From the fall of 1997 through the summer of 1998, Frank Jr. and his 20-piece orchestra focused once again on the nostalgic melodies of the big bang era, appearing in notable theaters and showrooms nationwide. His performances at Atlantic City's Claridge Casino Hotel, Harrah's Casino & Hotel and Trump Marina, as well as Laughlin's Harrah's Casino & Hotel met with tremendous success.
Audiences honored Frank and his 36-piece orchestra with numerous standing ovations during all three of his sold-out shows at Sands Hotel Casino in October of '98. In his first Atlantic City appearance since his father's death, Frank delighted the house by commemorating “Ol' Blue Eyes: in a unique setting created by special blue lighting, an ethereal voice-over and the presence of featured guest Bill Miller, Frank Sr.'s pianist for close to fifty years, Thereafter Frank performed several of his father's favorite songs. The stunning magical segment had fans cheering their appreciation and critics commending Franks' imagination and class. Due to the tremendous success of this unforgettable performance, Bill Miller is now a permanent member of Frank Jr.'s orchestra.

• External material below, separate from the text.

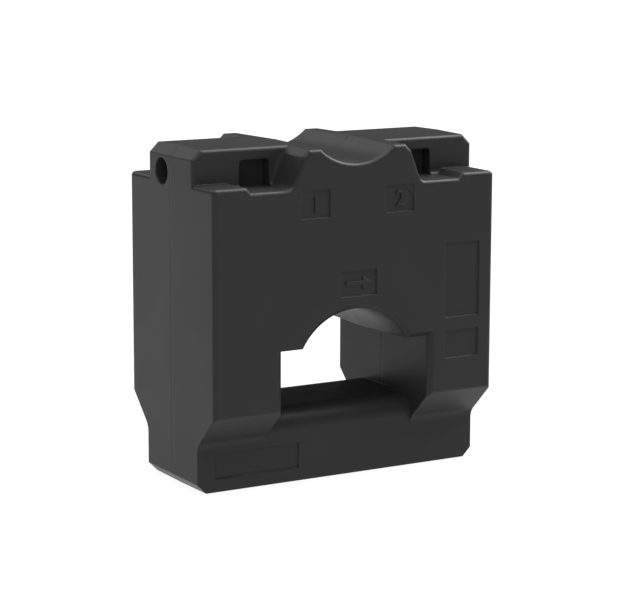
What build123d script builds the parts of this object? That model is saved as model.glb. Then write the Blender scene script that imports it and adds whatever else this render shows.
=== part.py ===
from build123d import *
import os
from math import radians, sqrt, tan

# Window-type current transformer. A bar or a round conductor passes through the window in place of a
# primary winding, and the secondary winding ends in two screw terminals at the top.
# Millimetres. X runs to the right seen from the front, Y to the rear, Z up. The origin is in the middle
# of the footprint, on the lowest line of the housing. The two half shells meet at y = 0.

# Housing, outside. Widths and heights are largest at the parting plane.
body_width = 60.0
body_height = 63.3
body_depth = 33.5
base_depth = 20.2
side_draft = 0.3
level_draft = 1.2
slant_foot = 9.1
slant_angle = 44.0
slant_root_radius = 3.0
bottom_chamfer = 2.0
edge_radius = 0.8
wall = 2.0
floor_wall = 2.6

# Top of the housing: ledges, notches, hump and saddle
ledge_drop = 6.4
ledge_length = 7.9
notch_depth = 1.0
notch_root_radius = 1.5
block_root_radius = 0.9
block_depth = 17.8
block_chamfer = 2.0
hump_half_width = 10.3
hump_chamfer = 1.2
hump_flank_angle = 68.0
saddle_radius = 11.7
saddle_depth = 2.95

# Window
slot_width = 31.4
slot_top = 26.15
crossbar_top = 14.25
crossbar_radius = 4.0
arc_radius = 12.5
arc_centre_height = 20.2
window_chamfer = 0.9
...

1999 started off with a bang as Frank wowed a sold-out audience at Miami Beach's famous Fontainebleau on New Year's Eve. From there he proved that everything old is new again by packing dance floors with swing dancers of all generations at Disney's Atlantic Palace/Boardwalk Club as well as Merv Griffin's Coconut Club in Los Angeles. According to the Los Angeles Times, “…in a gala celebration of the first anniversary of Merv Griffin's Coconut Club, Sinatra Jr. began to make a case for his acceptance as one of the best of the post-Sinatra mainstream vocal stylists.”
Wherever and whenever he performs, Frank Sinatra, Jr. always keeps one thing in mind: “The people come to hear the music, so I always make sure the music is the real star of the show. I want the spotlight to shine on the individual musicians as well as the singer.”